**OBJECTIVE**
Pull out every line below containing the word "part".

**DATA FOR THIS TASK**
----
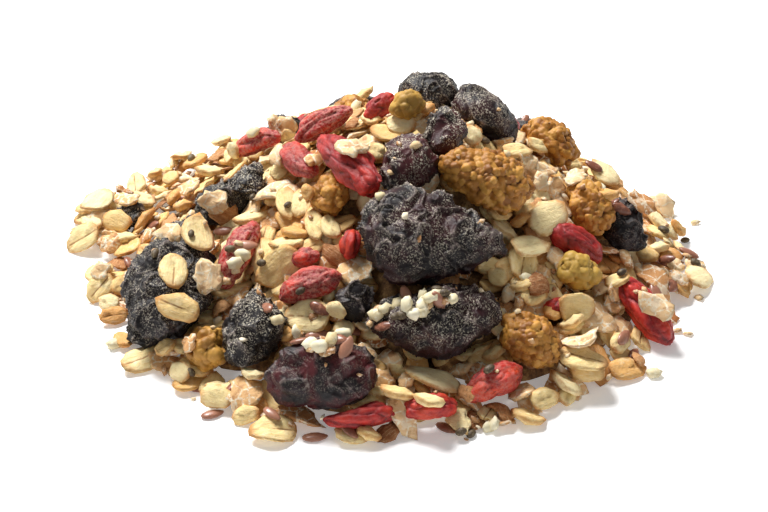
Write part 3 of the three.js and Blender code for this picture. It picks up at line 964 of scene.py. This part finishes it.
# What lies on top where the picture shows it: kind, picture column and row, turn from level in degrees,
# length in picture units, and tone from pale to dark. Kinds: o oat, c creased oat, w wheat, b bran, s wheat
# that stands up, e oat and v wheat with the rim towards the picture.
pictured = {
    "leftSlope": [
        ("o", 112, 212, 30, 36, .6), ("w", 128, 202, -10, 30, .4), ("o", 118, 222, -20, 34, .5),
        ("c", 90, 222, 20, 34, .3), ("w", 84, 236, 0, 28, .5), ("o", 100, 236, 30, 36, .6),
        ("w", 116, 234, 10, 30, .3), ("o", 92, 226, -40, 30, .2), ("w", 104, 244, -15, 30, .6),
        ("o", 120, 205, 60, 30, .3), ("w", 108, 200, 10, 26, .5), ("o", 88, 212, 0, 30, .5),
        ("o", 98, 205, 45, 43, .1), ("w", 107, 225, 0, 36, .3), ("w", 124, 195, 60, 20, .9),
        ("w", 146, 174, 0, 22, .9), ("w", 157, 168, 60, 28, .2),
        ("c", 136, 182, -80, 35, .2), ("o", 155, 177, 0, 16, .3), ("w", 173, 153, 40, 12, .0),
        ("o", 195, 167, 35, 36, .75), ("o", 182, 161, 40, 34, .2), ("o", 204, 177, -8, 24, .8),
        ("e", 210, 171, -5, 34, .2), ("v", 189, 181, -12, 36, .0), ("e", 168, 172, 5, 14, .5),
        ("o", 172, 184, -40, 26, .55), ("e", 159, 191, -15, 24, .3), ("o", 143, 204, -20, 28, .15),
        ("w", 190, 194, 15, 30, .3), ("o", 174, 203, -10, 24, .8), ("e", 183, 206, 15, 20, .8),
        ("w", 215, 202, -20, 32, .2), ("b", 224, 213, -15, 33, .4), ("e", 145, 220, 50, 30, .9),
        ("e", 121, 239, 5, 38, .3), ("c", 85, 249, 30, 42, .3), ("w", 111, 250, 0, 24, .5),
        ("o", 98, 259, -10, 40, .4), ("w", 102, 275, -15, 27, .2), ("c", 101, 293, 50, 36, .4),
        ("o", 120, 292, 60, 22, .6), ("o", 110, 308, -5, 24, .1), ("c", 114, 322, 5, 29, .9),
        ("o", 124, 345, -60, 26, .8), ("c", 143, 364, 25, 48, .3), ("w", 165, 365, 15, 38, .4),
        ("o", 196, 373, -28, 38, .4), ("o", 181, 378, -25, 26, .2), ("w", 170, 236, 20, 30, .2),
        ("o", 196, 237, -70, 46, .3), ("c", 173, 274, 88, 41, .3), ("c", 178, 308, -22, 42, .5),
        ("w", 214, 254, -70, 20, .7), ("e", 208, 320, -5, 22, .3), ("w", 176, 347, 10, 24, .5),
        ("o", 184, 353, -20, 24, .4), ("o", 166, 353, 30, 22, .5), ("w", 192, 345, 0, 20, .6),
    ],
    "front": [
        ("c", 233, 372, 60, 30, .4), ("e", 220, 388, -5, 30, .3), ("o", 217, 403, -15, 34, .3),
        ("w", 245, 398, 45, 40, .4), ("o", 246, 422, 10, 28, .4), ("c", 274, 437, -3, 47, .4),
        ("w", 301, 423, -30, 42, .8), ("o", 353, 439, -10, 37, .3), ("e", 369, 433, -25, 26, .5),
        ("s", 403, 420, -60, 40, .2), ("e", 367, 400, 3, 41, .3), ("e", 379, 392, -3, 38, .4),
        ("o", 252, 377, -15, 26, .1), ("o", 432, 382, -20, 56, .1), ("o", 398, 377, -15, 20, .4),
        ("w", 407, 386, -40, 17, .3), ("e", 429, 400, -12, 32, .3), ("e", 397, 393, -15, 34, .5),
        ("e", 472, 353, 15, 40, .3), ("o", 442, 362, 30, 25, .4), ("o", 414, 358, 0, 25, .3),
        ("e", 494, 353, 30, 27, .4), ("w", 461, 373, 5, 25, .3), ("b", 501, 407, -35, 33, .5),
        ("b", 467, 393, -50, 20, .3), ("w", 470, 405, -40, 35, .5), ("w", 522, 394, 30, 34, .3),
        ("o", 543, 405, 15, 32, .4), ("o", 566, 403, 45, 20, .3), ("e", 566, 384, -35, 38, .1),
        ("e", 527, 422, -20, 36, .5),
    ],
    "rightSlope": [
        ("o", 586, 375, -8, 43, .5), ("c", 583, 363, -15, 48, .4), ("o", 626, 376, 5, 39, .8),
        ("w", 602, 322, 40, 48, .3), ("w", 580, 344, 10, 42, .2), ("o", 571, 332, 28, 34, .4),
        ("e", 571, 322, 25, 30, .3), ("o", 553, 318, 15, 30, .8), ("o", 619, 349, 25, 28, .3),
        ("b", 640, 354, 0, 18, .2), ("o", 574, 307, -8, 44, .4), ("v", 578, 300, -8, 38, .3),
        ("w", 602, 292, 15, 26, .0), ("w", 613, 299, 25, 15, .4), ("w", 655, 306, -35, 36, .2),
        ("o", 619, 282, 15, 27, .4), ("w", 654, 284, -45, 42, .7), ("o", 698, 285, 15, 42, .1),
        ("w", 681, 279, 60, 24, .4), ("o", 607, 185, -35, 34, .8), ("o", 604, 177, -38, 40, .1),
        ("o", 572, 168, 0, 27, .4), ("w", 543, 174, 0, 29, .2), ("w", 552, 194, 20, 28, .4),
        ("w", 542, 187, -5, 21, .0), ("w", 575, 181, 35, 26, .2), ("b", 540, 211, 0, 26, .2),
        ("o", 525, 218, 35, 20, .4), ("o", 547, 224, 25, 48, .2), ("e", 608, 195, 3, 24, .8),
        ("w", 639, 204, -35, 34, .8), ("o", 657, 238, -30, 25, .4), ("e", 662, 224, -45, 50, .1),
        ("e", 658, 248, 10, 22, .3), ("o", 679, 220, -35, 26, .8), ("s", 664, 198, -75, 32, .0),
        ("w", 606, 255, -62, 36, .8), ("w", 626, 264, -70, 22, .4), ("o", 647, 260, -25, 28, .6),
        ("c", 522, 269, 80, 40, .4), ("o", 529, 250, 5, 44, .2), ("e", 502, 224, -50, 30, .3),
        ("e", 489, 214, -50, 30, .3), ("e", 498, 214, -20, 27, .4), ("e", 521, 220, 25, 24, .8),
        ("e", 504, 232, -35, 34, .1), ("o", 489, 272, -5, 24, .4), ("o", 498, 283, -10, 23, .4),
        ("e", 522, 286, 12, 32, .5), ("w", 508, 300, 0, 14, .0), ("v", 518, 304, 70, 24, .5),
        ("o", 533, 302, 25, 30, .4), ("b", 541, 289, 0, 32, .9),
    ],
    "crest": [
        ("o", 222, 145, 10, 26, .1), ("o", 236, 149, 0, 16, .1), ("b", 215, 159, -20, 22, .3),
        ("c", 233, 160, -60, 30, .3), ("o", 256, 156, 60, 30, .4), ("w", 278, 155, -80, 26, .2),
        ("e", 285, 169, -25, 22, .4), ("o", 280, 178, 35, 20, .3), ("w", 276, 195, -5, 50, .1),
        ("o", 287, 210, -75, 36, .4), ("o", 301, 210, 80, 36, .3), ("o", 310, 192, -10, 17, .8),
        ("e", 252, 218, 12, 42, .3), ("w", 313, 162, -70, 20, .4), ("w", 296, 116, 30, 28, .2),
        ("w", 306, 112, 0, 18, .1), ("w", 284, 127, 15, 30, .3), ("o", 290, 136, -40, 26, .3),
        ("w", 276, 123, 40, 20, .1), ("o", 326, 106, 12, 44, .1), ("e", 362, 97, 40, 30, .4),
        ("b", 352, 125, 0, 16, .6), ("w", 352, 150, -35, 40, .1), ("o", 377, 158, -30, 18, .3),
        ("c", 371, 124, 88, 31, .3), ("o", 408, 124, -5, 34, .3), ("o", 401, 130, -3, 34, .1),
        ("e", 425, 111, 28, 24, .9), ("o", 472, 142, -50, 22, .1), ("w", 503, 144, 25, 34, .4),
        ("o", 517, 153, 3, 32, .4), ("o", 537, 151, -15, 28, .3), ("w", 527, 167, -10, 26, .2),
        ("w", 424, 186, -8, 33, .2),
    ],
    "middle": [
        ("o", 321, 224, -60, 36, .4), ("e", 296, 234, -8, 32, .8), ("e", 287, 244, 5, 38, .3),
        ("o", 315, 231, -70, 34, .4), ("o", 330, 234, -60, 30, .3), ("o", 280, 273, 45, 54, .5),
        ("b", 338, 262, -35, 34, .6), ("e", 231, 291, 8, 50, .3), ("w", 205, 279, 47, 36, .1),
        ("b", 250, 275, 10, 20, .1), ("o", 305, 309, 8, 22, .8), ("c", 308, 323, -2, 49, .2),
        ("o", 338, 308, -30, 22, .1), ("o", 286, 340, -10, 17, .8), ("w", 326, 350, -15, 18, .3),
        ("o", 344, 335, 35, 24, .1), ("w", 361, 327, -50, 26, .2),
    ],
}

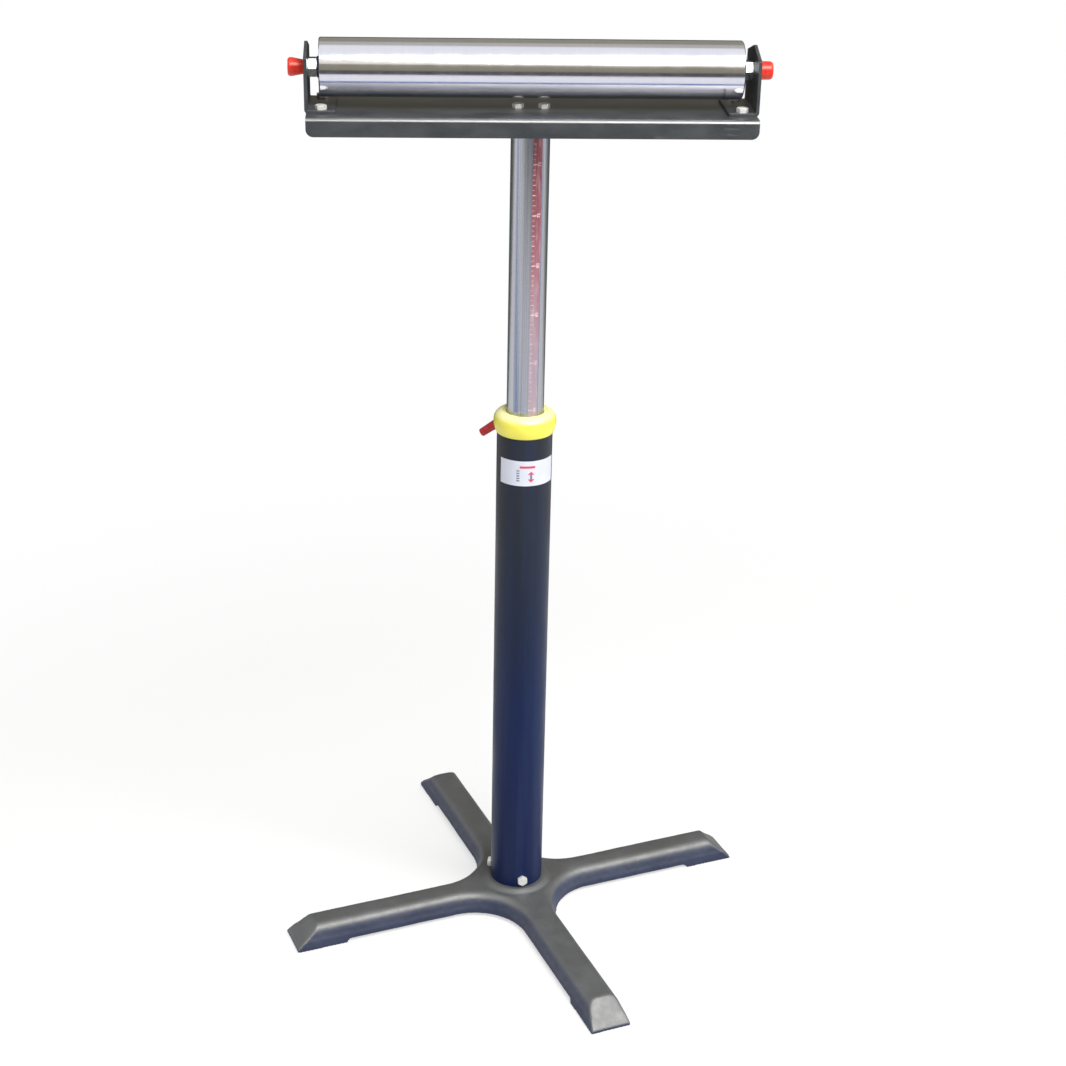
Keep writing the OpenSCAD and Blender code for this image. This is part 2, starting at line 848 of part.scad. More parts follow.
----
**EXPECTED ANSWER**
Write part 3 of the three.js and Blender code for this picture. It picks up at line 964 of scene.py. This part finishes it.
Keep writing the OpenSCAD and Blender code for this image. This is part 2, starting at line 848 of part.scad. More parts follow.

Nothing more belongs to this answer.